Israel baut Siedlung
Internationale Gemeinschaft verurteilt Entscheidung
Aus palästinensischer Sicht ist es ein doppelter Affront: Nicht nur will eine israelische Regierung zum ersten Mal seit 1992 eine komplett neue Siedlung bauen. Die Ortschaft soll zudem außerhalb der palästinensischen Verwaltungshauptstadt Ramallah entstehen. An diesem Standort würde sie die ohnehin schon ausgeprägte Teilung der palästinensischen Gebiete weiter verschärfen, und die Gründung eines überlebensfähigen unabhängigen palästinensischen Staates weiter erschweren.
Die Entscheidung sei ein »wichtiger Schritt«, um die palästinensische Unabhängigkeit zu verhindern, so der Jescha-Rat, eine einflussreiche Lobbyorganisation der Siedlerbewegung, in einer Stellungnahme. Erst vor wenigen Wochen noch hatte man dort eine Niederlage einstecken müssen, als die Regierung nach langem Rechtsstreit auf Geheiß des Obersten Gerichtshofes den ohne Genehmigung gebauten Außenposten Amona hatte räumen lassen müssen; nun sieht man sich auf Gewinnerkurs: Die USA haben gerade mit David Friedman einen Botschafter ernannt, der israelischen Rechtsextremen nahe steht. Israels Parlament verabschiedete zudem nach der Amona-Räumung ein Gesetz, das die anderen gut 100 ungenehmigten Außenposten legalisieren soll.
Und mit der Baugenehmigung für die neue Siedlung gab Regierungschef Benjamin Netanjahu gleichzeitig bekannt, dass er sich mit US-Präsident Donald Trump auf »Richtlinien« für den künftigen Siedlungsbau geeinigt habe: Ungenehmigte Siedlungsbauten sollen künftig unterbunden, bestehende Siedlungen »im Regelfall« nicht ausgeweitet werden. Aber: Stattdessen soll massiv innerhalb der existierenden Siedlungen gebaut werden; ist der Platz ausgeschöpft, sollen die Siedlungsgrenzen erweitert werden.

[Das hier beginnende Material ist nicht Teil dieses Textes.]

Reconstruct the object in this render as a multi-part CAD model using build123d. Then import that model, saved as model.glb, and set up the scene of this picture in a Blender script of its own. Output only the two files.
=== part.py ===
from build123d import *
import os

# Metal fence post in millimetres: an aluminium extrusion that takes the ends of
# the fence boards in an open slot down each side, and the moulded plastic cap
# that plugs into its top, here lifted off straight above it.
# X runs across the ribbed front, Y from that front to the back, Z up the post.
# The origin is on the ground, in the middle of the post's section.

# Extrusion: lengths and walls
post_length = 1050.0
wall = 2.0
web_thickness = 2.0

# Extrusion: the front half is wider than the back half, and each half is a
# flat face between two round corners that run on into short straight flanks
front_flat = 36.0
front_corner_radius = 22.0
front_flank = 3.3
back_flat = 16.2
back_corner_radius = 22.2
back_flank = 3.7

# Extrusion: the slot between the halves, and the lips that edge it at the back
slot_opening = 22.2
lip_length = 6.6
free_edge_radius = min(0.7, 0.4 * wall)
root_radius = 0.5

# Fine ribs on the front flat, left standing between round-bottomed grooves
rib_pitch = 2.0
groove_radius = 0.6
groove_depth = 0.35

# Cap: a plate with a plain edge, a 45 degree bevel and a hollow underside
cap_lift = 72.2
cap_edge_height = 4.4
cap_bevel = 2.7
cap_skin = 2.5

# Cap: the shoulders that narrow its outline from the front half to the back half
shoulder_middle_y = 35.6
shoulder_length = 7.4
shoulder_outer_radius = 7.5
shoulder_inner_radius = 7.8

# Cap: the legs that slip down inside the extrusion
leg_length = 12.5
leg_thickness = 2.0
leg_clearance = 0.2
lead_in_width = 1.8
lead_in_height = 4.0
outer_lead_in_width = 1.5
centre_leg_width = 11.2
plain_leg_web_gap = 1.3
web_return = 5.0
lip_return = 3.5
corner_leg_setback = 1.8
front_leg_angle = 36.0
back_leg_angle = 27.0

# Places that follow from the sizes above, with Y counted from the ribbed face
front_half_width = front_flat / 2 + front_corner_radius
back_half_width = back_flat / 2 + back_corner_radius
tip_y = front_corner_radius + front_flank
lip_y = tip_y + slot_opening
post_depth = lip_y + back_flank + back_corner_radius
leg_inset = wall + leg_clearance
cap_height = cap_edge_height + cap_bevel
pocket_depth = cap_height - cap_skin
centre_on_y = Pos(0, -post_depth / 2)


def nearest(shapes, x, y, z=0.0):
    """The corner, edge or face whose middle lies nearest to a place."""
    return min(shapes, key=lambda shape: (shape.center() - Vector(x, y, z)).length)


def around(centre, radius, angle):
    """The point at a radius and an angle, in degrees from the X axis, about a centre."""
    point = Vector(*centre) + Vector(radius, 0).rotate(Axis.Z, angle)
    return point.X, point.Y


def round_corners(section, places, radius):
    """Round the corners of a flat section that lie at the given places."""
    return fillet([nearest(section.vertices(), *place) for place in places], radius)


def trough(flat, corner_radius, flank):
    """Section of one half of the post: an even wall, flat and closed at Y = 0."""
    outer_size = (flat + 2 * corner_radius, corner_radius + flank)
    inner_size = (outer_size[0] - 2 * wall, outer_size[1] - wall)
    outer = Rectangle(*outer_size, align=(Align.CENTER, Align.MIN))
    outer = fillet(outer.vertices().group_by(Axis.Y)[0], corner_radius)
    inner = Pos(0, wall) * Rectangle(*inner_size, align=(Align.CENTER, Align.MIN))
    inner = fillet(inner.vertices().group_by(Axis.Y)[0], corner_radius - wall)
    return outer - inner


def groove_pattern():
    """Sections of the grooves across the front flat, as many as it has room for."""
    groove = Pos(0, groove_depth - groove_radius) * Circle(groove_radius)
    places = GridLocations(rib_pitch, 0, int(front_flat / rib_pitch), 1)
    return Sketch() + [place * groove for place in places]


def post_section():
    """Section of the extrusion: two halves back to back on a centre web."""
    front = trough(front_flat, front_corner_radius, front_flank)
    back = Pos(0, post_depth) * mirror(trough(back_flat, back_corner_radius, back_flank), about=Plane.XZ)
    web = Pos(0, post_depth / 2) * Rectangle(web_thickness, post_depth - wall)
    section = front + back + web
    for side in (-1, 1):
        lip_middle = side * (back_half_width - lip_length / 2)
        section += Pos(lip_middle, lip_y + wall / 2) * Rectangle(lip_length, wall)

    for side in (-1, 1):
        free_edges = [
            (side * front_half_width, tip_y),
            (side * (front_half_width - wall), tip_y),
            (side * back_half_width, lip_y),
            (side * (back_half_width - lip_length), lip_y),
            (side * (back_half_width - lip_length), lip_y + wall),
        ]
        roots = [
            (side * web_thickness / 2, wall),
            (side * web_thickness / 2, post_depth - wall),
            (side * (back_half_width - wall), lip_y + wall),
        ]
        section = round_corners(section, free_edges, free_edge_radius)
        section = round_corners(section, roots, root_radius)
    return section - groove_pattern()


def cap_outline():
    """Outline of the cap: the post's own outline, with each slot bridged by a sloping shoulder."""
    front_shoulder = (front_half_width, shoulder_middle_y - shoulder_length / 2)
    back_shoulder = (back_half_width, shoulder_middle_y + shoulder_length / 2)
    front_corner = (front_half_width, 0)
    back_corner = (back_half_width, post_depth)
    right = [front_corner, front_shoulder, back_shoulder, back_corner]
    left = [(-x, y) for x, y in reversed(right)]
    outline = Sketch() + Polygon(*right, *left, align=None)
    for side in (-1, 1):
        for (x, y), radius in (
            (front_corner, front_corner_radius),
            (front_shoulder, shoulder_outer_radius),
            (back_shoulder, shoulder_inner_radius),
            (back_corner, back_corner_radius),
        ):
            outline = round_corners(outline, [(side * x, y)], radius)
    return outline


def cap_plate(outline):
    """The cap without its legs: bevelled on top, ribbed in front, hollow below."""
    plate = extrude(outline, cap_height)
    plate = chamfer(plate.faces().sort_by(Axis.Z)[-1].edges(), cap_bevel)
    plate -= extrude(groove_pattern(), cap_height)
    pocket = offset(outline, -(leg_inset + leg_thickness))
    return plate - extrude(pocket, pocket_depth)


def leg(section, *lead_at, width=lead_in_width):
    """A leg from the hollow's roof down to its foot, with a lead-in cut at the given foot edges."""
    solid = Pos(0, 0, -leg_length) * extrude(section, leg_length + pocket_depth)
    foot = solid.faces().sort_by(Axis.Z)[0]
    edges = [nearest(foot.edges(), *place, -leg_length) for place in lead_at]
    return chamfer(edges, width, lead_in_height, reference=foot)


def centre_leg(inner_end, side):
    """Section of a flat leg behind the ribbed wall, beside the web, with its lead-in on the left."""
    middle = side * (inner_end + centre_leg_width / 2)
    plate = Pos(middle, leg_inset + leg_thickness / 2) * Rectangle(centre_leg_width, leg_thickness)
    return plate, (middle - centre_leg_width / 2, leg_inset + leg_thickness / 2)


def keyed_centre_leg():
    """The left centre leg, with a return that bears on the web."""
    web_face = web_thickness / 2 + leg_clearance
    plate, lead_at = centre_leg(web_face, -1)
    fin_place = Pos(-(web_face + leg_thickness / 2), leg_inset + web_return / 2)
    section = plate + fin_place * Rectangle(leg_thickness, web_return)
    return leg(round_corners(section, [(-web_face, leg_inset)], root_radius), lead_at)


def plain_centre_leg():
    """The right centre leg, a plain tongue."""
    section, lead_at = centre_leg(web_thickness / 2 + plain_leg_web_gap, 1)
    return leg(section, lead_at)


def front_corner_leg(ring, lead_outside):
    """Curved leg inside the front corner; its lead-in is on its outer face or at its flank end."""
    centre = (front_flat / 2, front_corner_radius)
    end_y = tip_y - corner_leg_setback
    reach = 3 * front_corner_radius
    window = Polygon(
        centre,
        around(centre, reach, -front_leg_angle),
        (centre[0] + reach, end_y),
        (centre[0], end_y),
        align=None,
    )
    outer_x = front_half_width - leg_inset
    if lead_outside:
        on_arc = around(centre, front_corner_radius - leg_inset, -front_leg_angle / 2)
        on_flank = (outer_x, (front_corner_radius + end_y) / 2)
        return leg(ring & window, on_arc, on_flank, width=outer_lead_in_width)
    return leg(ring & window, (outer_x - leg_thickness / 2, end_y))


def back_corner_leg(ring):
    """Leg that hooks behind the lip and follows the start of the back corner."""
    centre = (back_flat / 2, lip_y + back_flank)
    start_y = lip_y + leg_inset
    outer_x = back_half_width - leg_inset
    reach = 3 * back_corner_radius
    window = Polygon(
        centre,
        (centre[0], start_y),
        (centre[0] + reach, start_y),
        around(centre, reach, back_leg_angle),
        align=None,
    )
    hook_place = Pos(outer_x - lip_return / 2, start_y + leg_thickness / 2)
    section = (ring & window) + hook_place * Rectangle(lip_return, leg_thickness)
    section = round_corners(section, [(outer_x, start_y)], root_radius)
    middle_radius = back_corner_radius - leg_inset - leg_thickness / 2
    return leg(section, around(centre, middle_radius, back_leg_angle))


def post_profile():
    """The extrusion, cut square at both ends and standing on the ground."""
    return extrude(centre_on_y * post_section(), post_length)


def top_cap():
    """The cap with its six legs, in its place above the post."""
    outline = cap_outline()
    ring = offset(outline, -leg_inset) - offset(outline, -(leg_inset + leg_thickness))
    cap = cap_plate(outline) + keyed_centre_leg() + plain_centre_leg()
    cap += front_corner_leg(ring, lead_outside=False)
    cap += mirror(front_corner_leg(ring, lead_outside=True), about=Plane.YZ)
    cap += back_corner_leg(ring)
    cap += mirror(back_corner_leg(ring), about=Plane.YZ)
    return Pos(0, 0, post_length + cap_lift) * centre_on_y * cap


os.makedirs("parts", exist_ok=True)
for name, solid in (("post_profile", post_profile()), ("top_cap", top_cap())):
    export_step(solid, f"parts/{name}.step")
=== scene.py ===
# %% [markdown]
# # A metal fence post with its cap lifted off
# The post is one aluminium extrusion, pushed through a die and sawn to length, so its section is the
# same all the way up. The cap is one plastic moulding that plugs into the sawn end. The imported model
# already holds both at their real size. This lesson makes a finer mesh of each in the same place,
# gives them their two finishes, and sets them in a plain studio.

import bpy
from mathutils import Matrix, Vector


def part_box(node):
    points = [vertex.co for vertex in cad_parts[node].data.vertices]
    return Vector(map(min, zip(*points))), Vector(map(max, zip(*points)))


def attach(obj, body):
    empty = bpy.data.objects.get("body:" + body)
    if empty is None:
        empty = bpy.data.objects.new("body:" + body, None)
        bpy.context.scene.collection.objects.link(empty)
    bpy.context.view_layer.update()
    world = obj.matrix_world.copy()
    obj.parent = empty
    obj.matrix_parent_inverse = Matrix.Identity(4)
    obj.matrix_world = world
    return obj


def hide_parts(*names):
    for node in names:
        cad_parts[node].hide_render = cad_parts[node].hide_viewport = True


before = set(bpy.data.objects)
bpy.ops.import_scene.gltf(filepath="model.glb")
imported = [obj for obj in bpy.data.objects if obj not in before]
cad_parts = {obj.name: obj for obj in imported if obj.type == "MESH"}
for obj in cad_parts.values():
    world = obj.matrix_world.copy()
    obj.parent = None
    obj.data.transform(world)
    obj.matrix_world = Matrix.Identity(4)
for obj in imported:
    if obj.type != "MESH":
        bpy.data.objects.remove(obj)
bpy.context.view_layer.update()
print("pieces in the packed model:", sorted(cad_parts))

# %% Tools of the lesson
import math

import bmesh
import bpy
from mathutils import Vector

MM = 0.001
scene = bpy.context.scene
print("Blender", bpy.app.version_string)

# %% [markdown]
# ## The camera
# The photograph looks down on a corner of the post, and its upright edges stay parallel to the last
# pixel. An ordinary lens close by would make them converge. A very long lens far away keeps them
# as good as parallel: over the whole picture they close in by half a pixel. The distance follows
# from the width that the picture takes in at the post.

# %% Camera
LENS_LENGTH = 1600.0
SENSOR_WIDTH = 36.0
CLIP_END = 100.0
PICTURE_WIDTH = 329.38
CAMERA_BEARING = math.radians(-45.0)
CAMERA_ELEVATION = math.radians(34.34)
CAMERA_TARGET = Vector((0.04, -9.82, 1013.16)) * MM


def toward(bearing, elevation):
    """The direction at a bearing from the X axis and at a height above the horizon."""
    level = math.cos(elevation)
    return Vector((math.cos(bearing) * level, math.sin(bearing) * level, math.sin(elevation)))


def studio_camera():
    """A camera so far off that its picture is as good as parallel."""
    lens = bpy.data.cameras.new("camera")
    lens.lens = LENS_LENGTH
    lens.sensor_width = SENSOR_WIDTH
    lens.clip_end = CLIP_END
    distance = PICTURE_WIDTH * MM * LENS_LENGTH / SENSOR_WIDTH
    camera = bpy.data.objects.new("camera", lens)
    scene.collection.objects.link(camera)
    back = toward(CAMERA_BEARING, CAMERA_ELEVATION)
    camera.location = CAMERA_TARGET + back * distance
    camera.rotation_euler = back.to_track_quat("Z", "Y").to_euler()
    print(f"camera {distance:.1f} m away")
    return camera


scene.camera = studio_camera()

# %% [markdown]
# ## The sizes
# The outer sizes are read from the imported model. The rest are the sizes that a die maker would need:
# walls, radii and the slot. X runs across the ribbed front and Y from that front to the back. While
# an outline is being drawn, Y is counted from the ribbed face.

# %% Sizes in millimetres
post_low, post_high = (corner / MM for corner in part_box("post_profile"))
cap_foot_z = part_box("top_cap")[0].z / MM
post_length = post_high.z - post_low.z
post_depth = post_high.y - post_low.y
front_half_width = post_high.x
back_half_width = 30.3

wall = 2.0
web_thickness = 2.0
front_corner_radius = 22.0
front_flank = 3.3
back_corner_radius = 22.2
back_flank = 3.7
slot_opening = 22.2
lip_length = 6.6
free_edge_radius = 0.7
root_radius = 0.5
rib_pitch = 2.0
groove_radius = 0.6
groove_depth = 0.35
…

Die palästinensische Regierung kritisiert dies als »endgültige Absage an den Friedensprozess«. Doch das Weiße Haus sieht das anders: Ein Friedensschluss sei möglich, die Zeit dafür sei reif, sagte Jason Greenblatt, außenpolitischer Berater Donald Trumps am Donnerstag.
Mehrmals war er in den vergangenen Wochen in der Region unterwegs, traf sich mit Netanjahu und Palästinenser-Präsident Mahmud Abbas. In den israelischen Ankündigungen sieht er die Bestätigung, dass Trumps Aufforderung bei einem Treffen mit Netanjahu Mitte Februar, Israel möge sich beim Siedlungsbau zurückhalten, gewirkt habe.
Der Rest der internationalen Gemeinschaft verurteilte die Entwicklungen indes. Die UNO äußerte sich am Freitag »enttäuscht und alarmiert« über die Entscheidung des israelischen Sicherheitskabinetts. Eine geeinigte Strategie gibt es jedoch nach wie vor nicht. Stattdessen setzen Palästinenser, ausländische Diplomaten und Menschenrechtsorganisation einmal mehr ihre Hoffnungen in Anwälte und Richter, die in den kommenden Monaten das Thema Siedlungen vor dem Obersten Gerichtshof ausdiskutieren werden.